Air Force's mysterious X-37B space plane passes 400 days in orbit - mrfusion
http://www.foxnews.com/science/2014/01/30/air-force-mysterious-x-37b-space-plane-passes-400-days-in-orbit/
======
eterm
Funny how the article doesn't mention the X-37 at all, artist renders of which
are still available at the Dryden photo gallery and it's listed as "1999 -
present" (Although this gallery hasn't been maintained since 2005, so read
that as 1999-2005+).

[http://www.dfrc.nasa.gov/Gallery/Photo/X-37/index.html](http://www.dfrc.nasa.gov/Gallery/Photo/X-37/index.html)

So it looks like it was initially being planned to be run as a NASA project
out of Dryden.

Edit: Which I could have found out just by reading wikipedia rather than
maintaining a encylopaedic knowledge of the old dryden photo gallery.

------
runjake
There's lots of talk about nuclear platforms. I don't believe that's the case
with the X-37B for a few reasons. We have better options elsewhere, the X-37B
designs I've seen don't seem to fit this picture, and NASA/Boeing Space &
Intelligence would not typically deal with nuclear weapon platforms.

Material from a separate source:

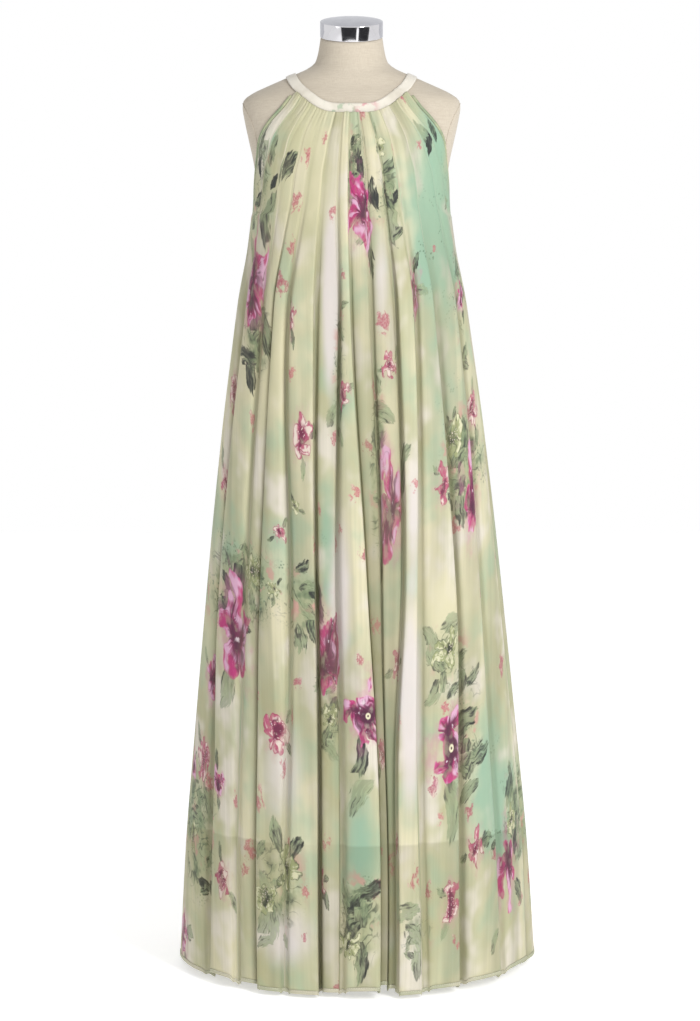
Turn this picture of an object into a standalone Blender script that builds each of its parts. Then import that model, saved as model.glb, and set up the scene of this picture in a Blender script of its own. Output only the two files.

I think it's clearly a reconnaissance (ISR) platform. Think Gorgon Stare [1]
but for an even wider area. As an aside, Dryden has a long history of testing
recon platforms.

Source: I used to work on this stuff (although not the X-37 program)

1\.
[http://en.wikipedia.org/wiki/Gorgon_Stare](http://en.wikipedia.org/wiki/Gorgon_Stare)

------
DickingAround
Why is this 'secret'? We're not exactly in a cold war anymore and the
terrorists don't care if we're in space? Why not just tell us what the plane
is up front?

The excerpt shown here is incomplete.